_THE REQUEST_: Every record here needs to be written out again exactly.

— Begin PROVIDED MATERIAL —

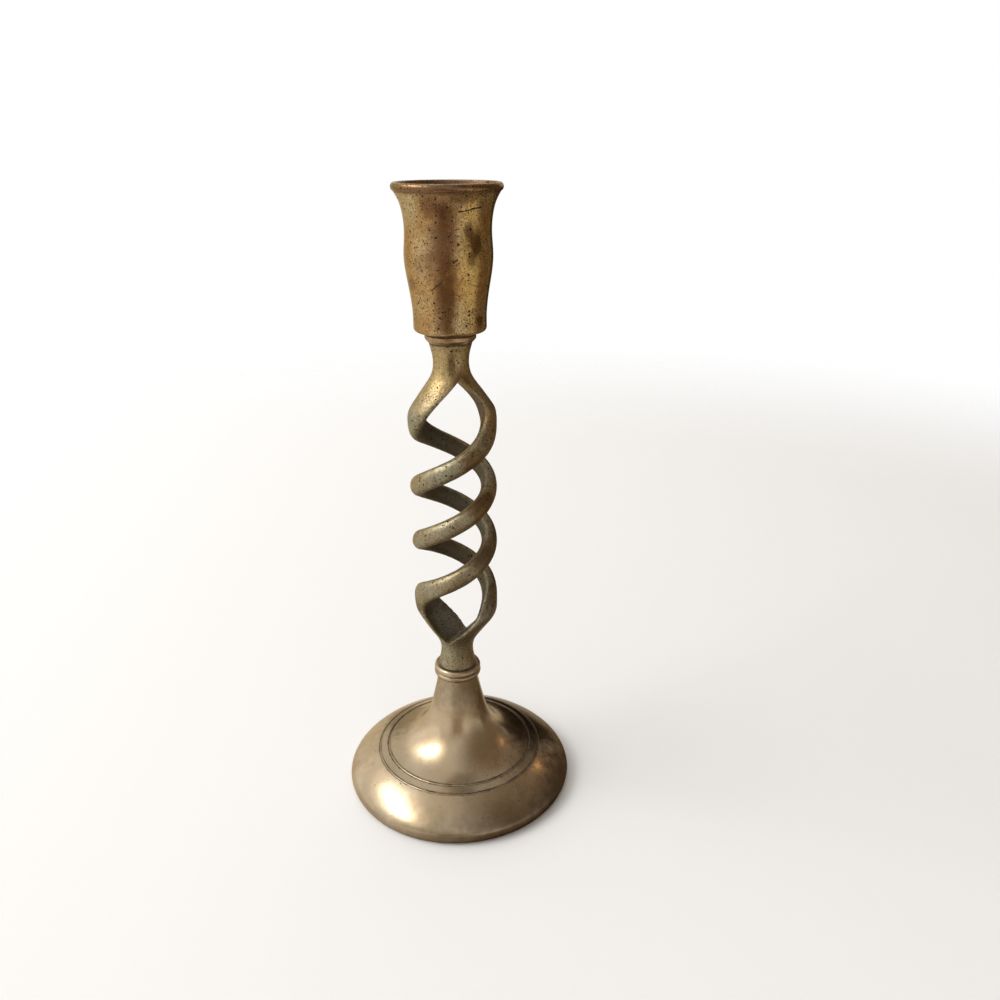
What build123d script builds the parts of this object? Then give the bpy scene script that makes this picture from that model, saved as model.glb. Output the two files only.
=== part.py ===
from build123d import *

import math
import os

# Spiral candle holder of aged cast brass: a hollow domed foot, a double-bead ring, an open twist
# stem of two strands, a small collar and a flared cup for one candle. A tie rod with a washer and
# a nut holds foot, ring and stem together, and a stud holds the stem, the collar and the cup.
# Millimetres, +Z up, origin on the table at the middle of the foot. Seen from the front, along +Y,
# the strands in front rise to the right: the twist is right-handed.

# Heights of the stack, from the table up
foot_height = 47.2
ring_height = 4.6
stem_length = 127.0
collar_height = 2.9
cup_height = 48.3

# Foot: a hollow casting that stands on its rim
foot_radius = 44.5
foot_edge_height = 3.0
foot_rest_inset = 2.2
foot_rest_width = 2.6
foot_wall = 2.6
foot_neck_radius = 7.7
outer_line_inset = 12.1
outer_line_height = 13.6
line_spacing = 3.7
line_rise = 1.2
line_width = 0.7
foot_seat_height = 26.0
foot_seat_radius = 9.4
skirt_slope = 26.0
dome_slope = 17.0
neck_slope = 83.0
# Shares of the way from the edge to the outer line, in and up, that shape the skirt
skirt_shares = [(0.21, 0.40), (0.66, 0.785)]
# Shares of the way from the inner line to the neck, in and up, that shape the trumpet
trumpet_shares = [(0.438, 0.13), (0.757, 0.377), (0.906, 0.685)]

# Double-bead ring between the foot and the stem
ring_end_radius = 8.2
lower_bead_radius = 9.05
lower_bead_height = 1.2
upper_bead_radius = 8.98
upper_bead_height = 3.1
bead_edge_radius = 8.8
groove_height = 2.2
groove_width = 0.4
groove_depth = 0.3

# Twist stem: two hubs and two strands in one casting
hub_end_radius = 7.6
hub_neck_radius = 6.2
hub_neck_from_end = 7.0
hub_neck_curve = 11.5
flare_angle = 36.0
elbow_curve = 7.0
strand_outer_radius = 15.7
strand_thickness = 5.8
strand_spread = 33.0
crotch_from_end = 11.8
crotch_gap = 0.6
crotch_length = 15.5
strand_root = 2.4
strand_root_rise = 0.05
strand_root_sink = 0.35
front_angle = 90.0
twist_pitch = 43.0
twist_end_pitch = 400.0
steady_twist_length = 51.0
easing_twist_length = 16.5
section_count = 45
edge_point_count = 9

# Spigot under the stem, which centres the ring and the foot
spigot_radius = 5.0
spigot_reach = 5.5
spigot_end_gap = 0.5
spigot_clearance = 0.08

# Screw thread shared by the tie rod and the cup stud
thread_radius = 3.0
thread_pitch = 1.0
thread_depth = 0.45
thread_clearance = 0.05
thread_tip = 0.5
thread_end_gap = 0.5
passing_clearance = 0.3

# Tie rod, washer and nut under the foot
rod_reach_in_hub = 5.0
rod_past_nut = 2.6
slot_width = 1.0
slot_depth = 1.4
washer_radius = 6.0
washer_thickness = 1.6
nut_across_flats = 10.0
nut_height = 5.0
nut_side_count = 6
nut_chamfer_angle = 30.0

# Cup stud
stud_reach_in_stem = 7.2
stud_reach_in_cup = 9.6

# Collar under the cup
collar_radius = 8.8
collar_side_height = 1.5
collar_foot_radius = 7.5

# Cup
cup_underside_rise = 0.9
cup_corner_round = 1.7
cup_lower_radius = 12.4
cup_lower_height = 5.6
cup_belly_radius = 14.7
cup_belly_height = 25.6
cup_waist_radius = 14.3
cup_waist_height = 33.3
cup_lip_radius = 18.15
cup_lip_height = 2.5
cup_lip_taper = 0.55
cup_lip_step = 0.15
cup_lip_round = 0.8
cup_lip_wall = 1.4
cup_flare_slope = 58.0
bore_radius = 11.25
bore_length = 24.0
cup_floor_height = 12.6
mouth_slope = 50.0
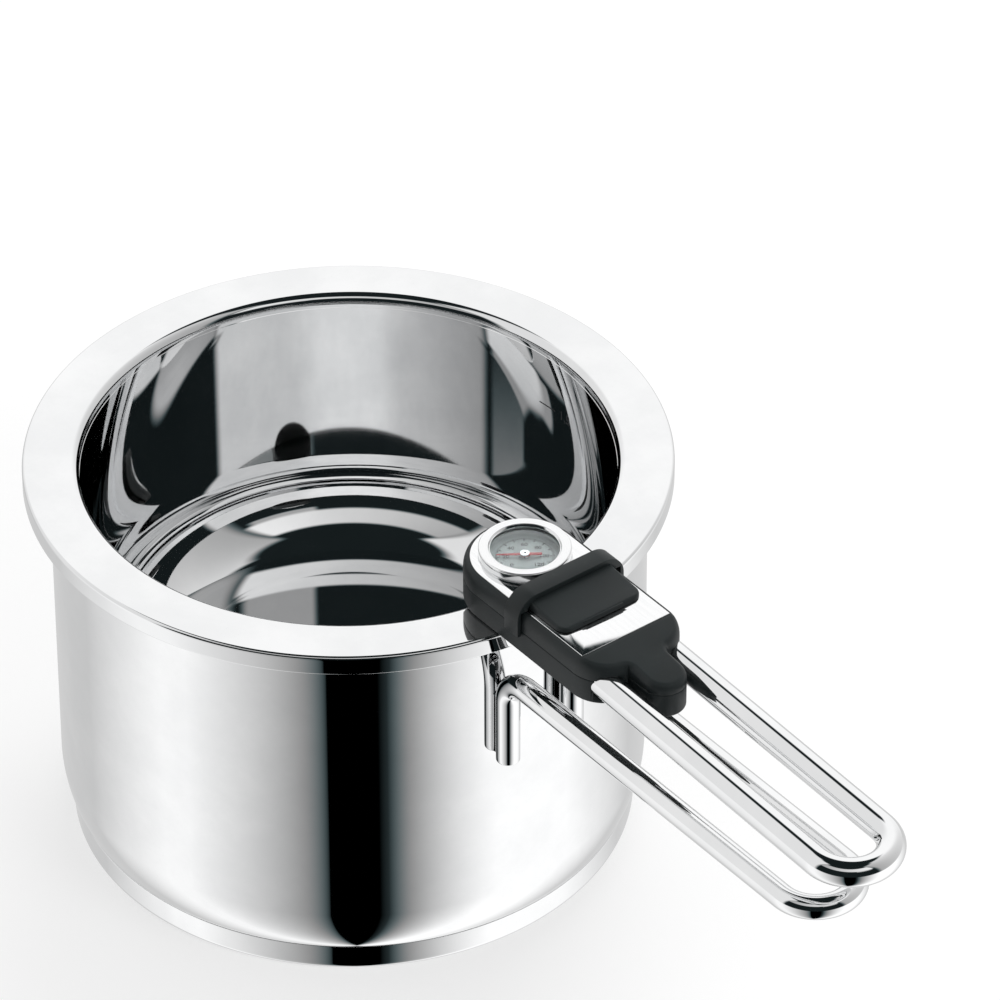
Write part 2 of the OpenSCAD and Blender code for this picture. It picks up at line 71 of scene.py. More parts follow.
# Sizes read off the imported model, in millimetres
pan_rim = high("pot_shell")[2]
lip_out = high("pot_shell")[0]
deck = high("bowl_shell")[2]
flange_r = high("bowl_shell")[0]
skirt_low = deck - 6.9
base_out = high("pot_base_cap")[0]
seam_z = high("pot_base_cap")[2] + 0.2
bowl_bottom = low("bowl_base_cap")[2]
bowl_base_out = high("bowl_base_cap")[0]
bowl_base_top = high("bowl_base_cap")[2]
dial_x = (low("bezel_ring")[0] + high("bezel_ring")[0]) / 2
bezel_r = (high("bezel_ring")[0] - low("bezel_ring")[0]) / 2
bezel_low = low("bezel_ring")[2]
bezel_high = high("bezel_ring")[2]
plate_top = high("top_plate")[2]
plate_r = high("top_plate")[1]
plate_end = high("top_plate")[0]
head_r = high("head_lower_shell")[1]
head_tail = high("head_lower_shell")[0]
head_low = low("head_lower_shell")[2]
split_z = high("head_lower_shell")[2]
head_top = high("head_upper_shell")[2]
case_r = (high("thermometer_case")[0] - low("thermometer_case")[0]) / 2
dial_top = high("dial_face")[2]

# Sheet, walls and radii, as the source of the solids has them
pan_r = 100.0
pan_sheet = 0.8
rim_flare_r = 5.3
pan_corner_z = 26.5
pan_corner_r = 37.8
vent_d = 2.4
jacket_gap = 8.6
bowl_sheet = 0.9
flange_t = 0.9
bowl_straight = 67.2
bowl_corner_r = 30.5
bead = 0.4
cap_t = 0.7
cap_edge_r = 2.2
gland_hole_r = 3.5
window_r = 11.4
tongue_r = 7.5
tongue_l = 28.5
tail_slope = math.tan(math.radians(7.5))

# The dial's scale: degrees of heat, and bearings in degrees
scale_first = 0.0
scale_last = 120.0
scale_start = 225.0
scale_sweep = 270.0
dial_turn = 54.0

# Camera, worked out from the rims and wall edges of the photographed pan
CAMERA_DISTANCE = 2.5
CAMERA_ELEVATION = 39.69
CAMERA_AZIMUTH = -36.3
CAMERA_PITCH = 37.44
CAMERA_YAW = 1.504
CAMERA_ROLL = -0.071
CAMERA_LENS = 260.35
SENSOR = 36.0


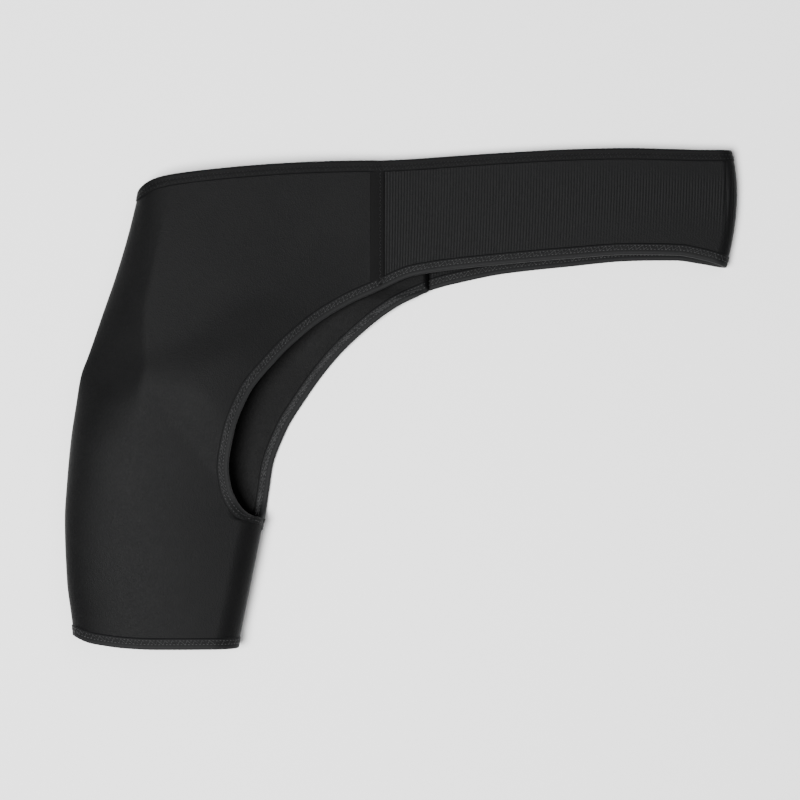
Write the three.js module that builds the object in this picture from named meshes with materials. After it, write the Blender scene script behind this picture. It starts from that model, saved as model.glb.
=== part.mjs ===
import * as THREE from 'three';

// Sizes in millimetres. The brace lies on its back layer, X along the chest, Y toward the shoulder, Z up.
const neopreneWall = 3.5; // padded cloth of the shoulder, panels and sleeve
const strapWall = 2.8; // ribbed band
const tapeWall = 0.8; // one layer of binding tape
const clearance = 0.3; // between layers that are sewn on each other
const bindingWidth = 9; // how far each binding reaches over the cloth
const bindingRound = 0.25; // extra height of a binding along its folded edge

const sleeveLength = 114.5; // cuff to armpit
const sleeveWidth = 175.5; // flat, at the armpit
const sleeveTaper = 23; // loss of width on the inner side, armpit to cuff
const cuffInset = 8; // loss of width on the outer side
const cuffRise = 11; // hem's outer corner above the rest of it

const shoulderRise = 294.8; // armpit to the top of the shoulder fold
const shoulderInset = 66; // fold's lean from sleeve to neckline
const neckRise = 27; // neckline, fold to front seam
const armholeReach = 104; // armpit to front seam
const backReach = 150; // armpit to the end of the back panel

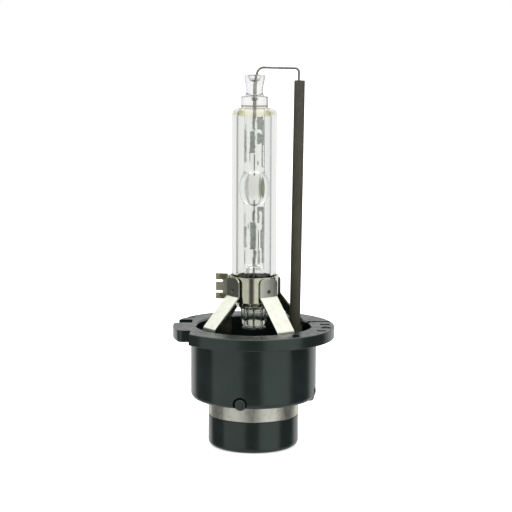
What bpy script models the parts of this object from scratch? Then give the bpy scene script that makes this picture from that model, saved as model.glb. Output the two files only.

— End PROVIDED MATERIAL —

_RESULT OF THE EXERCISE_:
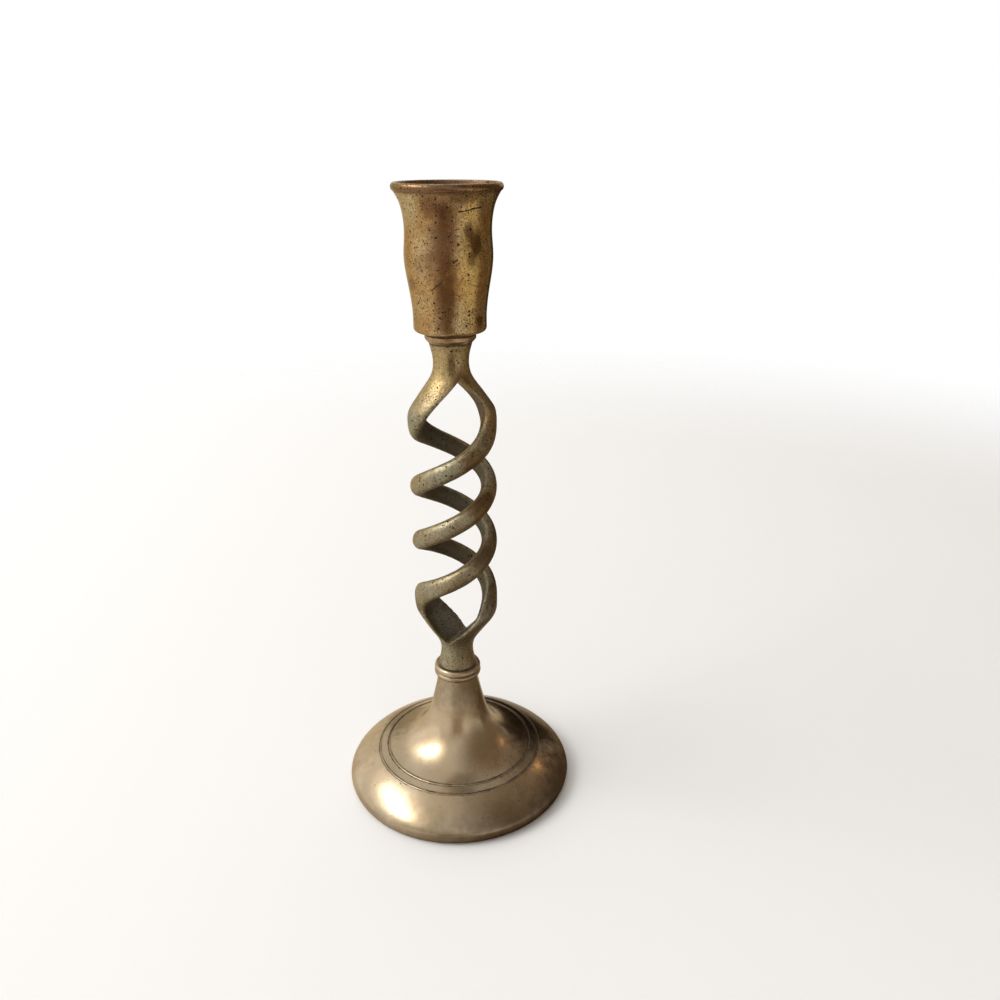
What build123d script builds the parts of this object? Then give the bpy scene script that makes this picture from that model, saved as model.glb. Output the two files only.
=== part.py ===
from build123d import *

import math
import os

# Spiral candle holder of aged cast brass: a hollow domed foot, a double-bead ring, an open twist
# stem of two strands, a small collar and a flared cup for one candle. A tie rod with a washer and
# a nut holds foot, ring and stem together, and a stud holds the stem, the collar and the cup.
# Millimetres, +Z up, origin on the table at the middle of the foot. Seen from the front, along +Y,
# the strands in front rise to the right: the twist is right-handed.

# Heights of the stack, from the table up
foot_height = 47.2
ring_height = 4.6
stem_length = 127.0
collar_height = 2.9
cup_height = 48.3

# Foot: a hollow casting that stands on its rim
foot_radius = 44.5
foot_edge_height = 3.0
foot_rest_inset = 2.2
foot_rest_width = 2.6
foot_wall = 2.6
foot_neck_radius = 7.7
outer_line_inset = 12.1
outer_line_height = 13.6
line_spacing = 3.7
line_rise = 1.2
line_width = 0.7
foot_seat_height = 26.0
foot_seat_radius = 9.4
skirt_slope = 26.0
dome_slope = 17.0
neck_slope = 83.0
# Shares of the way from the edge to the outer line, in and up, that shape the skirt
skirt_shares = [(0.21, 0.40), (0.66, 0.785)]
# Shares of the way from the inner line to the neck, in and up, that shape the trumpet
trumpet_shares = [(0.438, 0.13), (0.757, 0.377), (0.906, 0.685)]

# Double-bead ring between the foot and the stem
ring_end_radius = 8.2
lower_bead_radius = 9.05
lower_bead_height = 1.2
upper_bead_radius = 8.98
upper_bead_height = 3.1
bead_edge_radius = 8.8
groove_height = 2.2
groove_width = 0.4
groove_depth = 0.3

# Twist stem: two hubs and two strands in one casting
hub_end_radius = 7.6
hub_neck_radius = 6.2
hub_neck_from_end = 7.0
hub_neck_curve = 11.5
flare_angle = 36.0
elbow_curve = 7.0
strand_outer_radius = 15.7
strand_thickness = 5.8
strand_spread = 33.0
crotch_from_end = 11.8
crotch_gap = 0.6
crotch_length = 15.5
strand_root = 2.4
strand_root_rise = 0.05
strand_root_sink = 0.35
front_angle = 90.0
twist_pitch = 43.0
twist_end_pitch = 400.0
steady_twist_length = 51.0
easing_twist_length = 16.5
section_count = 45
edge_point_count = 9

# Spigot under the stem, which centres the ring and the foot
spigot_radius = 5.0
spigot_reach = 5.5
spigot_end_gap = 0.5
spigot_clearance = 0.08

# Screw thread shared by the tie rod and the cup stud
thread_radius = 3.0
thread_pitch = 1.0
thread_depth = 0.45
thread_clearance = 0.05
thread_tip = 0.5
thread_end_gap = 0.5
passing_clearance = 0.3

# Tie rod, washer and nut under the foot
rod_reach_in_hub = 5.0
rod_past_nut = 2.6
slot_width = 1.0
slot_depth = 1.4
washer_radius = 6.0
washer_thickness = 1.6
nut_across_flats = 10.0
nut_height = 5.0
nut_side_count = 6
nut_chamfer_angle = 30.0

# Cup stud
stud_reach_in_stem = 7.2
stud_reach_in_cup = 9.6

# Collar under the cup
collar_radius = 8.8
collar_side_height = 1.5
collar_foot_radius = 7.5

# Cup
cup_underside_rise = 0.9
cup_corner_round = 1.7
cup_lower_radius = 12.4
cup_lower_height = 5.6
cup_belly_radius = 14.7
cup_belly_height = 25.6
cup_waist_radius = 14.3
cup_waist_height = 33.3
cup_lip_radius = 18.15
cup_lip_height = 2.5
cup_lip_taper = 0.55
cup_lip_step = 0.15
cup_lip_round = 0.8
cup_lip_wall = 1.4
cup_flare_slope = 58.0
bore_radius = 11.25
bore_length = 24.0
cup_floor_height = 12.6
mouth_slope = 50.0
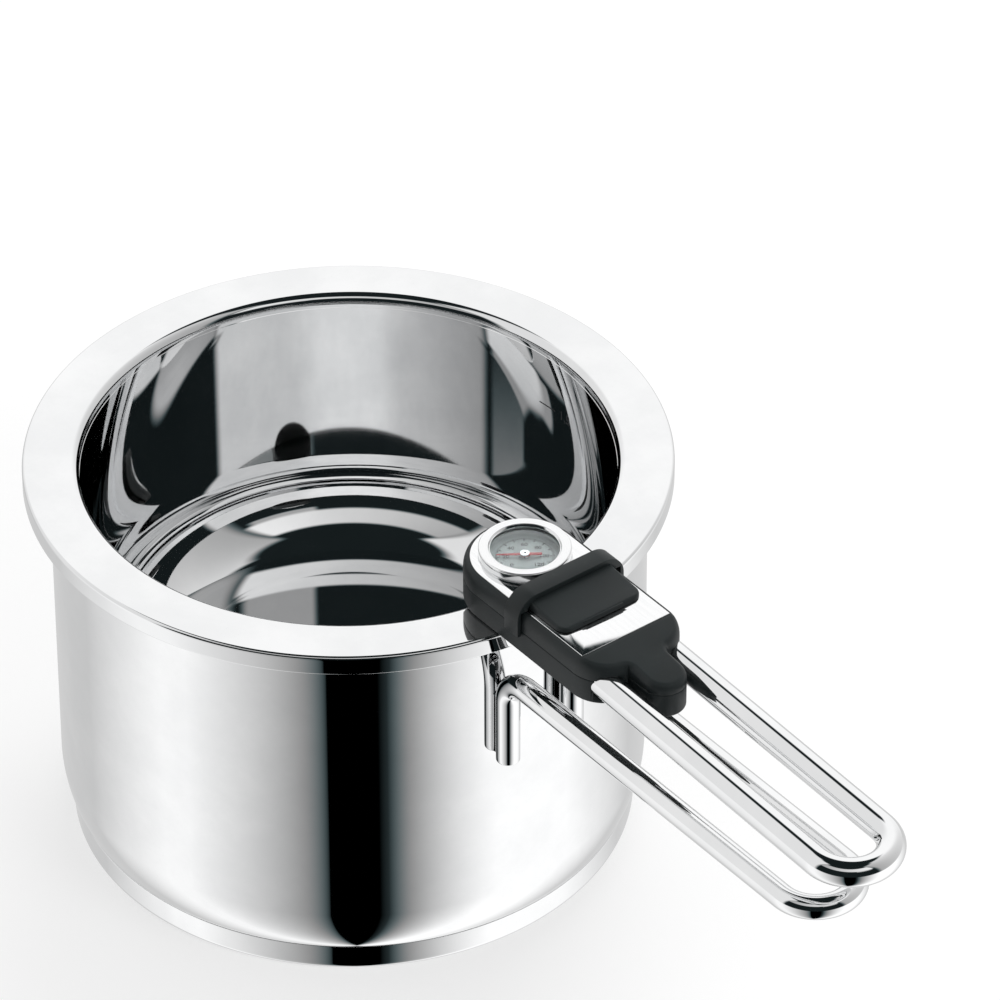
Write part 2 of the OpenSCAD and Blender code for this picture. It picks up at line 71 of scene.py. More parts follow.
# Sizes read off the imported model, in millimetres
pan_rim = high("pot_shell")[2]
lip_out = high("pot_shell")[0]
deck = high("bowl_shell")[2]
flange_r = high("bowl_shell")[0]
skirt_low = deck - 6.9
base_out = high("pot_base_cap")[0]
seam_z = high("pot_base_cap")[2] + 0.2
bowl_bottom = low("bowl_base_cap")[2]
bowl_base_out = high("bowl_base_cap")[0]
bowl_base_top = high("bowl_base_cap")[2]
dial_x = (low("bezel_ring")[0] + high("bezel_ring")[0]) / 2
bezel_r = (high("bezel_ring")[0] - low("bezel_ring")[0]) / 2
bezel_low = low("bezel_ring")[2]
bezel_high = high("bezel_ring")[2]
plate_top = high("top_plate")[2]
plate_r = high("top_plate")[1]
plate_end = high("top_plate")[0]
head_r = high("head_lower_shell")[1]
head_tail = high("head_lower_shell")[0]
head_low = low("head_lower_shell")[2]
split_z = high("head_lower_shell")[2]
head_top = high("head_upper_shell")[2]
case_r = (high("thermometer_case")[0] - low("thermometer_case")[0]) / 2
dial_top = high("dial_face")[2]

# Sheet, walls and radii, as the source of the solids has them
pan_r = 100.0
pan_sheet = 0.8
rim_flare_r = 5.3
pan_corner_z = 26.5
pan_corner_r = 37.8
vent_d = 2.4
jacket_gap = 8.6
bowl_sheet = 0.9
flange_t = 0.9
bowl_straight = 67.2
bowl_corner_r = 30.5
bead = 0.4
cap_t = 0.7
cap_edge_r = 2.2
gland_hole_r = 3.5
window_r = 11.4
tongue_r = 7.5
tongue_l = 28.5
tail_slope = math.tan(math.radians(7.5))

# The dial's scale: degrees of heat, and bearings in degrees
scale_first = 0.0
scale_last = 120.0
scale_start = 225.0
scale_sweep = 270.0
dial_turn = 54.0

# Camera, worked out from the rims and wall edges of the photographed pan
CAMERA_DISTANCE = 2.5
CAMERA_ELEVATION = 39.69
CAMERA_AZIMUTH = -36.3
CAMERA_PITCH = 37.44
CAMERA_YAW = 1.504
CAMERA_ROLL = -0.071
CAMERA_LENS = 260.35
SENSOR = 36.0


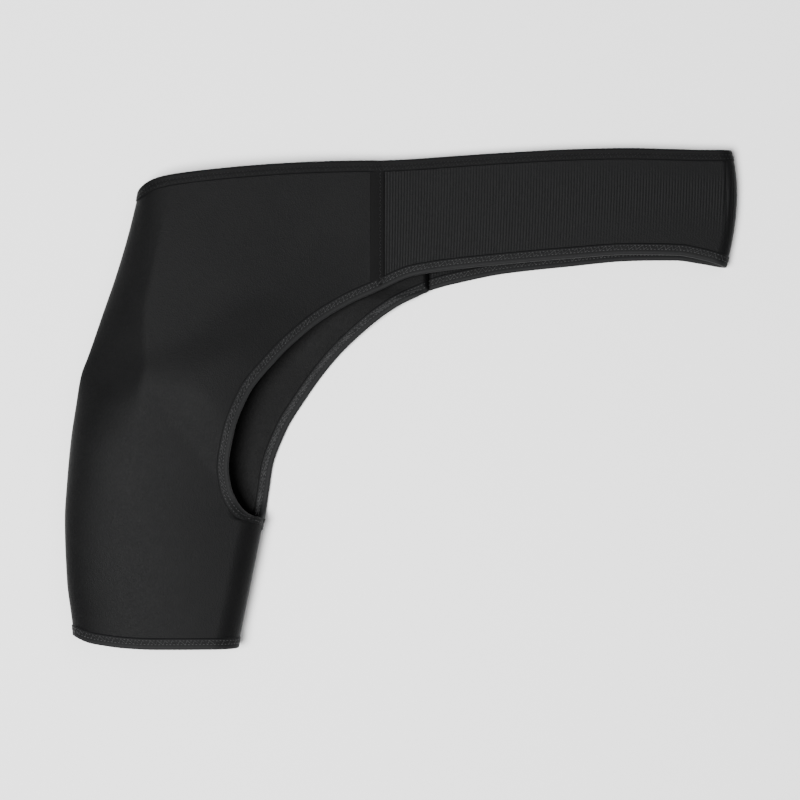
Write the three.js module that builds the object in this picture from named meshes with materials. After it, write the Blender scene script behind this picture. It starts from that model, saved as model.glb.
=== part.mjs ===
import * as THREE from 'three';

// Sizes in millimetres. The brace lies on its back layer, X along the chest, Y toward the shoulder, Z up.
const neopreneWall = 3.5; // padded cloth of the shoulder, panels and sleeve
const strapWall = 2.8; // ribbed band
const tapeWall = 0.8; // one layer of binding tape
const clearance = 0.3; // between layers that are sewn on each other
const bindingWidth = 9; // how far each binding reaches over the cloth
const bindingRound = 0.25; // extra height of a binding along its folded edge

const sleeveLength = 114.5; // cuff to armpit
const sleeveWidth = 175.5; // flat, at the armpit
const sleeveTaper = 23; // loss of width on the inner side, armpit to cuff
const cuffInset = 8; // loss of width on the outer side
const cuffRise = 11; // hem's outer corner above the rest of it

const shoulderRise = 294.8; // armpit to the top of the shoulder fold
const shoulderInset = 66; // fold's lean from sleeve to neckline
const neckRise = 27; // neckline, fold to front seam
const armholeReach = 104; // armpit to front seam
const backReach = 150; // armpit to the end of the back panel

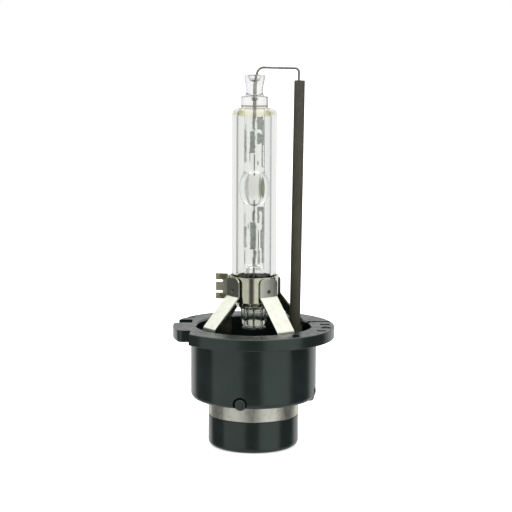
What bpy script models the parts of this object from scratch? Then give the bpy scene script that makes this picture from that model, saved as model.glb. Output the two files only.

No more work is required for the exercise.